Tuesday, August 23, 2005

Route 66 re-visited

Back in the late spring of 2002, Peter and I took a road trip from Oakland to Chicago and then back west along as much of Route 66 as was reasonable. Much of that ride has been previously related, including the little remembrance below. A recent comment on one of my Flickr photos leads me to post this story here.

On my first trip west in 1950, with two friends, we threw a rod just outside the roadside town of Adrian in the Texas panhandle; a curious little oasis of a town consisting of a very small cluster of trees and houses on one side of the highway and a couple of stores and a gas station with restaurant on the other. We chunk-a-chunked the car into the Adrian repair shop and had to wait a couple of days for the parts delivery and repair.

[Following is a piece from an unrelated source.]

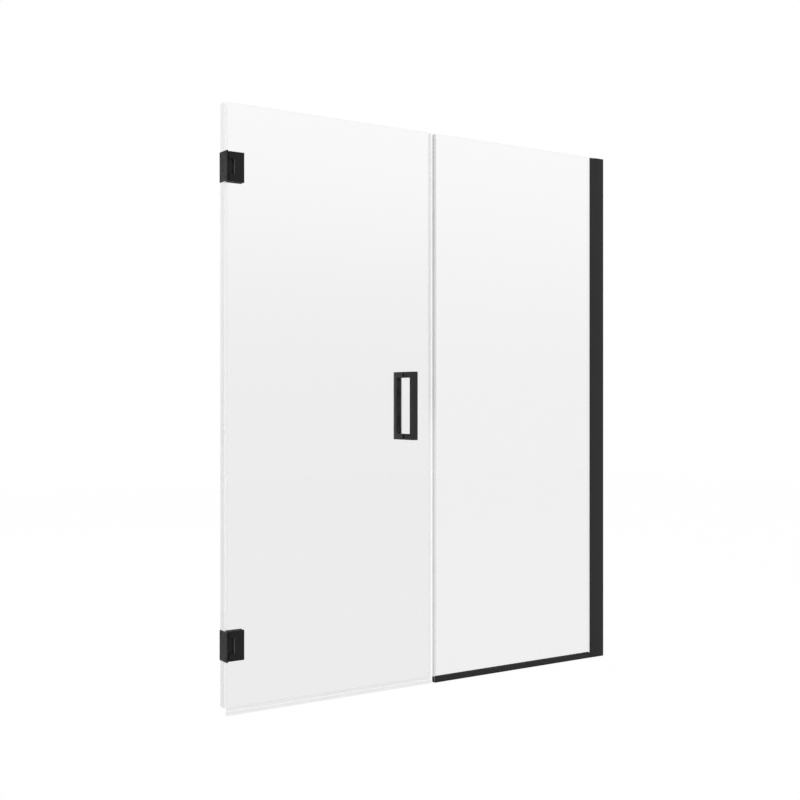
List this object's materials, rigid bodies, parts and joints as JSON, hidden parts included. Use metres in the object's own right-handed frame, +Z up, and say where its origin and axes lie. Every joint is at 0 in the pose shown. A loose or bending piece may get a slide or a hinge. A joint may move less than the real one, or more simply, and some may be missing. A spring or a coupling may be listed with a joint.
{
  "type": "hinged shower door",
  "caption": "Frameless glass shower door on black wall hinges that swings in and out beside a fixed glass panel in black channels, with back-to-back square pulls and clear edge seals.",
  "frame": {"origin": "on the curb, half way between the two walls, in the middle plane of the glass", "axes": "+X from the hinge wall to the far wall, +Y from the outside of the shower to the inside, +Z up"},
  "size_m": [1.524, 0.118, 1.829],
  "materials": {
    "black_metal": "matte black coating",
    "glass": "clear polished",
    "clear_vinyl": "clear soft vinyl",
    "steel": "plain",
    "nylon": "moulded",
    "dark_gasket": "matte"
  },
  "bodies": {
    "fixed_side": {"lower_hinge_wall_plate": "black_metal", "lower_hinge_pivot_block": "black_metal", "lower_hinge_block_screws": "black_metal", "lower_hinge_bushings": "nylon", "lower_hinge_detent_plunger": "steel", "lower_hinge_detent_spring": "steel", "lower_hinge_detent_set_screw": "steel", "upper_hinge_wall_plate": "black_metal", "upper_hinge_pivot_block": "black_metal", "upper_hinge_block_screws": "black_metal", "upper_hinge_bushings": "nylon", "upper_hinge_detent_plunger": "steel", "upper_hinge_detent_spring": "steel", "upper_hinge_detent_set_screw": "steel", "fixed_glass": "glass", "panel_edge_seal": "clear_vinyl", "bottom_channel": "black_metal", "channel_strips": "dark_gasket", "setting_blocks": "dark_gasket", "wall_jamb": "black_metal", "expander_profile": "black_metal", "glazing_gaskets": "dark_gasket", "expander_screws": "black_metal", "jamb_top_cap": "black_metal"},
    "door": {"lower_hinge_pivot_pin": "steel", "lower_hinge_outer_clamp": "black_metal", "lower_hinge_inner_clamp": "black_metal", "lower_hinge_outer_gasket": "dark_gasket", "lower_hinge_inner_gasket": "dark_gasket", "lower_hinge_clamp_screws": "black_metal", "upper_hinge_pivot_pin": "steel", "upper_hinge_outer_clamp": "black_metal", "upper_hinge_inner_clamp": "black_metal", "upper_hinge_outer_gasket": "dark_gasket", "upper_hinge_inner_gasket": "dark_gasket", "upper_hinge_clamp_screws": "black_metal", "door_glass": "glass", "outer_handle": "black_metal", "inner_handle": "black_metal", "handle_studs": "steel", "handle_sleeves": "nylon", "handle_washers": "dark_gasket", "handle_set_screws": "steel", "hinge_side_seal": "clear_vinyl", "strike_seal": "clear_vinyl", "bottom_sweep": "clear_vinyl"}
  },
  "joints": [
    {"name": "door_swing", "type": "hinge", "parent": "fixed_side", "child": "door", "pos_m": [-0.74, 0, 0.922], "axis": [0, 0, -1], "range_deg": [-90, 90]}
  ]
}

One night, after leaving the local restaurant, five cowboys in their pickup truck cornered us on the dark road leading to our rooming house. They explained that they were cowpunchers who had spent the past month on the range and this was their weekend to howl and they didn't like "City boys" and they wanted to "See who could whup." My two friends panicked a bit; one ran immediately and the other pulled a knife from his pocket and flashed it before he scooted off. The biggest cowboy laughed at that and pulled a rifle from the truck. As he held up the gun, I saw that he wore red fingernail polish.

I held my ground and one of them slammed me in the chest, demanding that I call my friends back so that we could all square off in a fair fight: two of the big ones against my taller friends and the young and shorter one against me. I told the cowboys to play it cool. "Play it cool--what's that?" the red fingernails asked. Somehow, I got them to back off and they climbed back into the truck. As I headed to the rooming house -- no streetlights in that dark night -- my friends came toward me with some men from the house. I hushed them up and told them to drop back out of sight. We went back to the house where my friends shared one room and I had another.

From my upper room, I watched for some time as the pickup truck drove back and forth, as if they couldn't make up their minds whether to drop the matter or not. At one point, they parked the truck nearby and stalked the house. Crouched in my dark room at the open window, I could hear them debating how to get in the house and find "the City Boys." But they obviously did not want trouble from the other men in the house so their resolve seemed to weaken as the booze they were drinking led their thoughts elsewhere.

I slept late the next morning and when I saw my friends, one of them had bought a .22 rifle. I told him he was a lunatic and took it away from him. If any of those cowboys saw him with it he could end up a dead man. Eventually the car engine was repaired and we continued on our way to California.

So, 52 years later, there came up the Route 66 turn off sign for Adrian. I took the dusty old road toward the little patch of buildings and felt a slight tightening in my chest, a curious apprehension that made me drive slowly I think it was a sense of both fear and loss. But I don't know why.

Peter was asleep as I drove around those few drab streets. Adrian wasn't a ghost town; it was a corpse. Some of the weathered old homes were occupied, but I can't imagine why. On the business side of the the road, there was one spiffy little diner/souvenir shop in operation. I was its only customer so far that day.

When I got back in the van, Peter woke up. Adrian seems to me like a dream from which I still haven't woken up. Peter couldn't understand why I would waste time driving around those bumpy little streets, and I couldn't either, but I drove off Adrian with an unknowing sadness. Which I still feel, and still don't understand as I write this.

At any rate, I found again that I really like the road. I do believe I could live very happily with a reasonable pension and a Winnebago.

2 Comments:

At August 24, 2005 5:40 AM, Anonymous Anonymous said...

Perhaps sadness from lost youth and the adventure you shared with friends? Perhaps you looked for Adrian to have progressed, as you have? And instead of going forward, it seems to have been dying a long, slow death..

 
At August 24, 2005 8:25 AM, Blogger BJMe said...

Your comments strike a chord. I don't think much about mortality, but maybe the two Adrian experiences connect youth and aging into the inescapable realization that all life is also a long, slow death. Fortunately, I enjoy mine, but the highway has passed Adrian by a long time ago and I feel an empathy with that.